*Task goal*
Please quote exactly the opening lines of the data, from the first line to the one where "stem_tree.balance()" appears.

*The records*
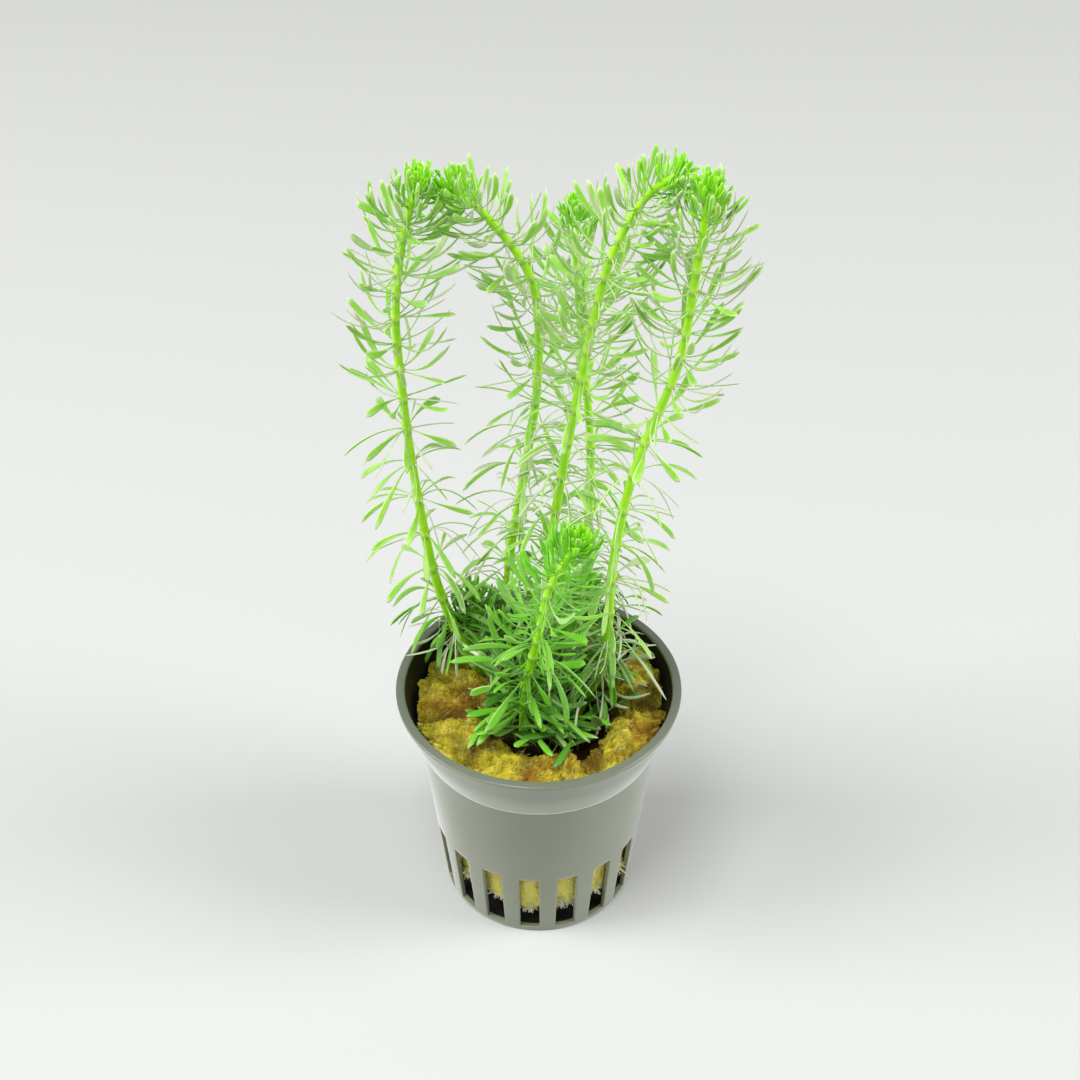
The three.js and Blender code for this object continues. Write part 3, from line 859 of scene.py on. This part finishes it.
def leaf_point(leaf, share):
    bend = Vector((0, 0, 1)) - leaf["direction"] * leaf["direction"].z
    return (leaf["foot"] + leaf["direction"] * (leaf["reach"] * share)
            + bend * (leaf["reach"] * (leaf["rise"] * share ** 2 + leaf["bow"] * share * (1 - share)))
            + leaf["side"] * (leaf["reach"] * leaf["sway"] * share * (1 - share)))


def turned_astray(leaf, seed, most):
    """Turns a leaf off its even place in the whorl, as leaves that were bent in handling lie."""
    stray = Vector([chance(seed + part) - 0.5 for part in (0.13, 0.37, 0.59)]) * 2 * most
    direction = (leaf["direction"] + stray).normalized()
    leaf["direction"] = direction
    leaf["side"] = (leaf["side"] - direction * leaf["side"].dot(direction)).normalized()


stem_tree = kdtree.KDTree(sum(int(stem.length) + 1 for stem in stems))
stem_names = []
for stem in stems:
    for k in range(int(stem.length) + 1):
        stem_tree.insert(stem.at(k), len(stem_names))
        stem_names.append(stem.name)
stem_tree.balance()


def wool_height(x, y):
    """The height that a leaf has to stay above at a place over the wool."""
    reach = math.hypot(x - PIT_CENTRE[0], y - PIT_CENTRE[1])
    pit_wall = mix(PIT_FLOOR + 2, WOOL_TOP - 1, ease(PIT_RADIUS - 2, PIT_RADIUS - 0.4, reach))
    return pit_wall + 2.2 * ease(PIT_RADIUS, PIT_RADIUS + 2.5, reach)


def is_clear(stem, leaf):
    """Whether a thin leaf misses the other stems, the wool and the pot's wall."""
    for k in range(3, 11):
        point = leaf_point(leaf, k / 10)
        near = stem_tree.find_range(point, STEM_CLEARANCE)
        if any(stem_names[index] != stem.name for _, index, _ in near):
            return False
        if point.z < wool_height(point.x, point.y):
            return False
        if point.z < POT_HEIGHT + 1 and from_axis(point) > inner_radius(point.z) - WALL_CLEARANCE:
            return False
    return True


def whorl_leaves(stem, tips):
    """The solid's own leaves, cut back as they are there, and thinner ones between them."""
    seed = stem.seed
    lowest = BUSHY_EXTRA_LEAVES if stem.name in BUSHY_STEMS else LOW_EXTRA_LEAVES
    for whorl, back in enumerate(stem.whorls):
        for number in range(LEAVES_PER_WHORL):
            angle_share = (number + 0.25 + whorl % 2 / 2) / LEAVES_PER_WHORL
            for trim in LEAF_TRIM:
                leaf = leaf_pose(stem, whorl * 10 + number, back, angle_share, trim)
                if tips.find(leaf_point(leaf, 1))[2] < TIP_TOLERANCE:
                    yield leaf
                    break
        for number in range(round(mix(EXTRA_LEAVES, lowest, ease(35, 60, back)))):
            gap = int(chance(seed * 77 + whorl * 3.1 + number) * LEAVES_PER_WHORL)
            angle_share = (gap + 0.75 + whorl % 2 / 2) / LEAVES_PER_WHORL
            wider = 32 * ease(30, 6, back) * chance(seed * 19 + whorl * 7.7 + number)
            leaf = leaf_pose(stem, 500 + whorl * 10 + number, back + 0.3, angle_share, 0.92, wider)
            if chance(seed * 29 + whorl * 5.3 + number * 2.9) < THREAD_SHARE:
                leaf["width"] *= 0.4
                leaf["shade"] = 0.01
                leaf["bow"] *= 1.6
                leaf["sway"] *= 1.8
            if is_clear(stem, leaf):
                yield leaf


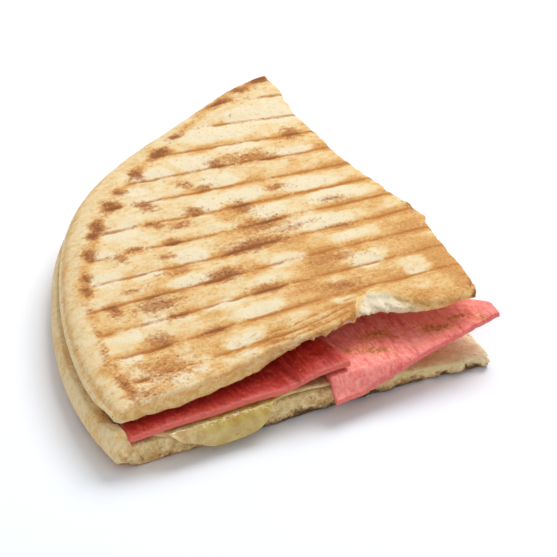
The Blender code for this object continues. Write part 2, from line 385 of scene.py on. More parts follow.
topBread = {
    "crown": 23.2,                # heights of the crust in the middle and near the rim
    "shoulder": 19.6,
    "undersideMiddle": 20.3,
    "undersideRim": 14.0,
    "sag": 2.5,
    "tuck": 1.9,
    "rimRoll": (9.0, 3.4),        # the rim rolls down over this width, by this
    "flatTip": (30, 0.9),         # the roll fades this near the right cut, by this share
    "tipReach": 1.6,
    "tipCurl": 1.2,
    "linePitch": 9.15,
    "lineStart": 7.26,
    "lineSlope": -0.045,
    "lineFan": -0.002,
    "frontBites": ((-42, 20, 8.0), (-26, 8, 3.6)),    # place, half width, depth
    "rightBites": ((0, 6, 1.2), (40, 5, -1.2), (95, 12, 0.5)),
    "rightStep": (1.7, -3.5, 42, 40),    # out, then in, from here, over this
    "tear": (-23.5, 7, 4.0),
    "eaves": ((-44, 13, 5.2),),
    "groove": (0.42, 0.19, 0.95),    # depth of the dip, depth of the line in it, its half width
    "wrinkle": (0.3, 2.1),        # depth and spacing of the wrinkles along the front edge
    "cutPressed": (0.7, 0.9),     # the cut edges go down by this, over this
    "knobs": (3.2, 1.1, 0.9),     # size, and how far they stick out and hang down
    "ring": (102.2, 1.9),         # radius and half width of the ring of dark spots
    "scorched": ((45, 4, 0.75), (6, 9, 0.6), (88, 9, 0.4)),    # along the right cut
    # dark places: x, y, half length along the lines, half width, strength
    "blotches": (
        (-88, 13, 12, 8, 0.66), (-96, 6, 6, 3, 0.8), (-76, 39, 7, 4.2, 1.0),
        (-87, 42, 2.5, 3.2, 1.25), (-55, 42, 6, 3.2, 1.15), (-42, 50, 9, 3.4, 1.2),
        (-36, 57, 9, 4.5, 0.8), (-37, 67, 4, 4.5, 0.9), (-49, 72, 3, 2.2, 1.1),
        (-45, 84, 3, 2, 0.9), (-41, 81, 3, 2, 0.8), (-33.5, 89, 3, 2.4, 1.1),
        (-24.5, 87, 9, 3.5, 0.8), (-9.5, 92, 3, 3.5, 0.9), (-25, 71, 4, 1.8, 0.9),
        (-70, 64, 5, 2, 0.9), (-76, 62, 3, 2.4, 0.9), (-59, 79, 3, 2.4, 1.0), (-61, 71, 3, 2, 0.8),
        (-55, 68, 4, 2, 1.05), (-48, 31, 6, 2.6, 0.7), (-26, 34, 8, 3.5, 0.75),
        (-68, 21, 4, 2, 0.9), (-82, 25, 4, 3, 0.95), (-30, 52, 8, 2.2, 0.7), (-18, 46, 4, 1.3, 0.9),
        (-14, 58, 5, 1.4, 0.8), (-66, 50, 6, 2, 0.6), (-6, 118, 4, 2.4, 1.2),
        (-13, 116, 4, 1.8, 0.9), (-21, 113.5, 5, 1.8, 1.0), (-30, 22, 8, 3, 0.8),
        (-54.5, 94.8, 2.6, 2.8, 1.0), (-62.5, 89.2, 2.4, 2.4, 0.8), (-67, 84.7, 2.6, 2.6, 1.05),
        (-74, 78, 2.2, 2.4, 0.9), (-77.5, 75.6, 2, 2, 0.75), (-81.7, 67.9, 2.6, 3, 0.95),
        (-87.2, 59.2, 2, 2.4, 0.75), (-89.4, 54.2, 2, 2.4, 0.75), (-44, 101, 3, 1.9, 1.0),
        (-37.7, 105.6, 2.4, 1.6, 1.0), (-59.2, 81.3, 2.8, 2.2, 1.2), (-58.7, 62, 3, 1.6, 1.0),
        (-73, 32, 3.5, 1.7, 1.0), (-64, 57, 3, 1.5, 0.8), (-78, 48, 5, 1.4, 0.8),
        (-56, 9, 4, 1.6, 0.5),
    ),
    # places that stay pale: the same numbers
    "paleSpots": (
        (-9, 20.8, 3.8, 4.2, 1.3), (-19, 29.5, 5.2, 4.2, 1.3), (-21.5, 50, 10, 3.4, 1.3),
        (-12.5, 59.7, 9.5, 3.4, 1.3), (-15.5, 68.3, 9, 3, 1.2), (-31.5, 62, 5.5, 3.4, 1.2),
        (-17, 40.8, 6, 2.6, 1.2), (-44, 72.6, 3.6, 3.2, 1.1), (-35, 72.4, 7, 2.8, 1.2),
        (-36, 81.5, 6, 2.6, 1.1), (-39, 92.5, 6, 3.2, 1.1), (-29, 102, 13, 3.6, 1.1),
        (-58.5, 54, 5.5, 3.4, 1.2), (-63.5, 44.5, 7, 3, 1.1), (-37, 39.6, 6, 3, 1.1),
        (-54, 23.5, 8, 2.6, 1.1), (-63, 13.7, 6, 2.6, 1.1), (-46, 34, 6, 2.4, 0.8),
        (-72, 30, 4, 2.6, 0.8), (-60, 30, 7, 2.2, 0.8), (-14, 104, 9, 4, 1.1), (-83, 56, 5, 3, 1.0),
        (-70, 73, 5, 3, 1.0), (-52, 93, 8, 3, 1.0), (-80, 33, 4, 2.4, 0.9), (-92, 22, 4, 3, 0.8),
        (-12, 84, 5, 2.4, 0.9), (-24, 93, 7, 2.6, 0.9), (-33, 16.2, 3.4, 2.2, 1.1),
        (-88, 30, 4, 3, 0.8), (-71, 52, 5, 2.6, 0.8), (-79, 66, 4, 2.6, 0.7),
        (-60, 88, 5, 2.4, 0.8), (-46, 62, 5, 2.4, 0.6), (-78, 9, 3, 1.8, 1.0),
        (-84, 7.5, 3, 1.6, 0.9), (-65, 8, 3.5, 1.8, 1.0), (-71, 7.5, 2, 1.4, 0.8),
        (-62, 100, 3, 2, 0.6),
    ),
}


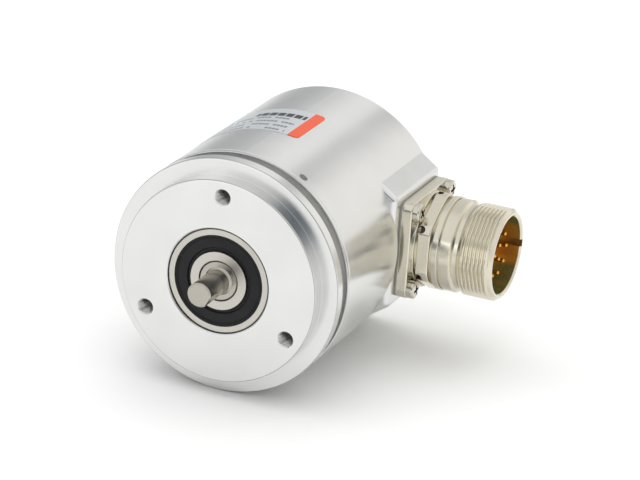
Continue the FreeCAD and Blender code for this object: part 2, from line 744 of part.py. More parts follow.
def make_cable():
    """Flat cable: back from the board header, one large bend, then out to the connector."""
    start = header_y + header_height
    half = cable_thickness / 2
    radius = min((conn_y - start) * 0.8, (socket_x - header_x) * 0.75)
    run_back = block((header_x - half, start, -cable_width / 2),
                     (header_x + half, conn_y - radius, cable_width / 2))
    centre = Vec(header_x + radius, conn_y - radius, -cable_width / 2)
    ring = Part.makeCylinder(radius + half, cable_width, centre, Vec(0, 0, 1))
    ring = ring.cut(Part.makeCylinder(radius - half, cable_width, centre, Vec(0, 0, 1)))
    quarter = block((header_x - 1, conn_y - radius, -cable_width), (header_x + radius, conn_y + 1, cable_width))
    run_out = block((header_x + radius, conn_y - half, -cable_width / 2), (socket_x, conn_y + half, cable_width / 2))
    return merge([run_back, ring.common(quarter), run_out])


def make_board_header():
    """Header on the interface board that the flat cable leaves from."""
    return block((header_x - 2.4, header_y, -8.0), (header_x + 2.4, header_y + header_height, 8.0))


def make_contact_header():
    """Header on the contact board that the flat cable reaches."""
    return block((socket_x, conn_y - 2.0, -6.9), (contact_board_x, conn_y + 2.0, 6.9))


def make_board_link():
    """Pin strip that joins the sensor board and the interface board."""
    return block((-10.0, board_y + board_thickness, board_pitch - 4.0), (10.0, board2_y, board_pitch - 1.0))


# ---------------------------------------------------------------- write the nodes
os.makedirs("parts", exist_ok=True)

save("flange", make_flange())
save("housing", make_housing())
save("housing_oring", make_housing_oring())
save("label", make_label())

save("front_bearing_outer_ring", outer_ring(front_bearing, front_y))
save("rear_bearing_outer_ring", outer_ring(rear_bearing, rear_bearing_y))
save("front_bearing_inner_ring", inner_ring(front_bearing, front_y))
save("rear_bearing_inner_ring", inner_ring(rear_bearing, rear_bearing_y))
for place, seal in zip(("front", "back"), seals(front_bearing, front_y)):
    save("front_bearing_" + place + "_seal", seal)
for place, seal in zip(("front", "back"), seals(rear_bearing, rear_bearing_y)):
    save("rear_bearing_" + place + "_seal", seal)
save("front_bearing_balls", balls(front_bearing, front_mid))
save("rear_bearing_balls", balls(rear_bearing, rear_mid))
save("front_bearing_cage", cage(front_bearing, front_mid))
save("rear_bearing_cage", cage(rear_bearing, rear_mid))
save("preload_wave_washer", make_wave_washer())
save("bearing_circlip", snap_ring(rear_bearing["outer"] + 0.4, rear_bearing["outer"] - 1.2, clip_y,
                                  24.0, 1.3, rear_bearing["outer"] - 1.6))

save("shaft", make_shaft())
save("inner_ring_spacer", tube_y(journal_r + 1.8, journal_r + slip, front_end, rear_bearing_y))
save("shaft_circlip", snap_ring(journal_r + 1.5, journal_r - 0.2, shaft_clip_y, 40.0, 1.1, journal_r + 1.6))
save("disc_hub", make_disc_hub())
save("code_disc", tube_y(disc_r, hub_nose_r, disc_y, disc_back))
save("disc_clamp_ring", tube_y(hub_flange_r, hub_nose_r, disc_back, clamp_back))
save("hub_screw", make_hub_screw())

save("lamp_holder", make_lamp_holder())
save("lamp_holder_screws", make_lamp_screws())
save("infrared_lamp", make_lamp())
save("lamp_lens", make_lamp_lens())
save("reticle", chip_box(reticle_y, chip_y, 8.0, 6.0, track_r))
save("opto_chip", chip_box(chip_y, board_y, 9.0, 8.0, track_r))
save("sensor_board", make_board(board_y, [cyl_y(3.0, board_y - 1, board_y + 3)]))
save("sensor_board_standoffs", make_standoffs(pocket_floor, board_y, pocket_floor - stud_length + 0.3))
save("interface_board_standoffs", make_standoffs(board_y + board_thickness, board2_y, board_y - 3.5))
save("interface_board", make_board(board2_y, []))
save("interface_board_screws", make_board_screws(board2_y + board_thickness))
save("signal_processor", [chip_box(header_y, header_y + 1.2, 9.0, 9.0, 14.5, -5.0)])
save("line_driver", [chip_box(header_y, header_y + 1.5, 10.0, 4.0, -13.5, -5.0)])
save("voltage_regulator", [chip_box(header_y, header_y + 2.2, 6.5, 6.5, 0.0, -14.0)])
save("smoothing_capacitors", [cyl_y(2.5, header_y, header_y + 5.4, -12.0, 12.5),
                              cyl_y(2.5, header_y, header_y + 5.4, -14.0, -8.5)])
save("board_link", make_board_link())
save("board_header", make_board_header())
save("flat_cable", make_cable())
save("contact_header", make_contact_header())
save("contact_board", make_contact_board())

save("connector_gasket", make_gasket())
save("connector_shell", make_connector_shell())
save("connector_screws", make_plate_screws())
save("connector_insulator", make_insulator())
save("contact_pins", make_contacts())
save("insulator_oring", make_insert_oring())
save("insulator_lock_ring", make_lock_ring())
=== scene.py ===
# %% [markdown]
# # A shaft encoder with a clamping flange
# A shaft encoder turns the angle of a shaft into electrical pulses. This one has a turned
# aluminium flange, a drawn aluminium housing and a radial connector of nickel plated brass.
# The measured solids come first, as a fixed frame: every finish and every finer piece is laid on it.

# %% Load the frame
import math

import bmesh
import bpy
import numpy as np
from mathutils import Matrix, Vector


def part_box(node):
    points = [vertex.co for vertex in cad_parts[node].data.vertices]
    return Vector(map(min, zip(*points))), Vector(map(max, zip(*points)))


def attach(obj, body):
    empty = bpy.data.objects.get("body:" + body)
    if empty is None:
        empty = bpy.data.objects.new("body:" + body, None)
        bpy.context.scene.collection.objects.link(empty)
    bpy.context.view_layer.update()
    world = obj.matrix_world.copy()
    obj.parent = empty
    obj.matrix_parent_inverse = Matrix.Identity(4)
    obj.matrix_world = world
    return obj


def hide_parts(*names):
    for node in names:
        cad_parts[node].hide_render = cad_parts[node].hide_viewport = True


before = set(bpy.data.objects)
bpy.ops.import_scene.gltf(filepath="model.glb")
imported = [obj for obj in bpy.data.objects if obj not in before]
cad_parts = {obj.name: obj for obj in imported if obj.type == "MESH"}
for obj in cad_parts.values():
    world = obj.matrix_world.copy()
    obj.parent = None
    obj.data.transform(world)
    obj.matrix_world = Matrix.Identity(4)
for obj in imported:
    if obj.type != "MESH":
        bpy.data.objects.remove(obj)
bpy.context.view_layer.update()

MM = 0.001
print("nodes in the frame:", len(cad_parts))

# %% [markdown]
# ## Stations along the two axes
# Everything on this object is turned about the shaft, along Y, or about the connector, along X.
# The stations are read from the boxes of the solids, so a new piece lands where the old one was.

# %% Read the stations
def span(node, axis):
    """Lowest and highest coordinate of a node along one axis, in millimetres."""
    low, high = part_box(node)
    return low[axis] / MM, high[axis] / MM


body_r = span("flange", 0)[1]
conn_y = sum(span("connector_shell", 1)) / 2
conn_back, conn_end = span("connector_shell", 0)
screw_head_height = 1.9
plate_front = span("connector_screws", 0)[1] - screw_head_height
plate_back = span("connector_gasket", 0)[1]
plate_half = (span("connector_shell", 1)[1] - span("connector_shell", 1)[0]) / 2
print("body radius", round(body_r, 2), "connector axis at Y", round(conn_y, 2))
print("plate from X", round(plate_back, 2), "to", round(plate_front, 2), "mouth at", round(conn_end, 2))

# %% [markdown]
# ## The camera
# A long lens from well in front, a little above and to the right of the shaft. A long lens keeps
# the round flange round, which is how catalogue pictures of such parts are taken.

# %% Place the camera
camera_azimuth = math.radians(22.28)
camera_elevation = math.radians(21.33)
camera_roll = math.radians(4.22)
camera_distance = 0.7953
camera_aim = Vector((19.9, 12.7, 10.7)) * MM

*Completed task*
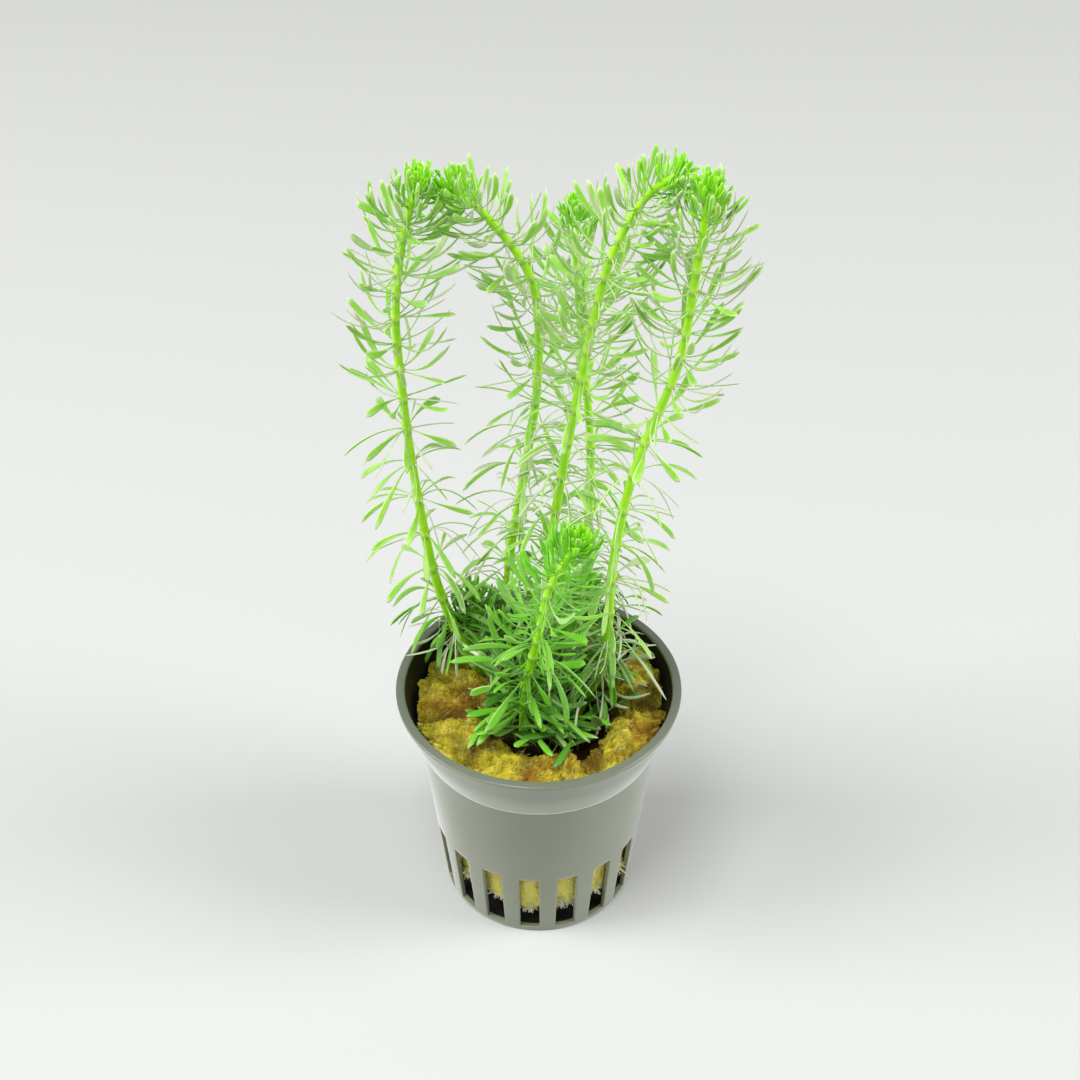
The three.js and Blender code for this object continues. Write part 3, from line 859 of scene.py on. This part finishes it.
def leaf_point(leaf, share):
    bend = Vector((0, 0, 1)) - leaf["direction"] * leaf["direction"].z
    return (leaf["foot"] + leaf["direction"] * (leaf["reach"] * share)
            + bend * (leaf["reach"] * (leaf["rise"] * share ** 2 + leaf["bow"] * share * (1 - share)))
            + leaf["side"] * (leaf["reach"] * leaf["sway"] * share * (1 - share)))


def turned_astray(leaf, seed, most):
    """Turns a leaf off its even place in the whorl, as leaves that were bent in handling lie."""
    stray = Vector([chance(seed + part) - 0.5 for part in (0.13, 0.37, 0.59)]) * 2 * most
    direction = (leaf["direction"] + stray).normalized()
    leaf["direction"] = direction
    leaf["side"] = (leaf["side"] - direction * leaf["side"].dot(direction)).normalized()


stem_tree = kdtree.KDTree(sum(int(stem.length) + 1 for stem in stems))
stem_names = []
for stem in stems:
    for k in range(int(stem.length) + 1):
        stem_tree.insert(stem.at(k), len(stem_names))
        stem_names.append(stem.name)
stem_tree.balance()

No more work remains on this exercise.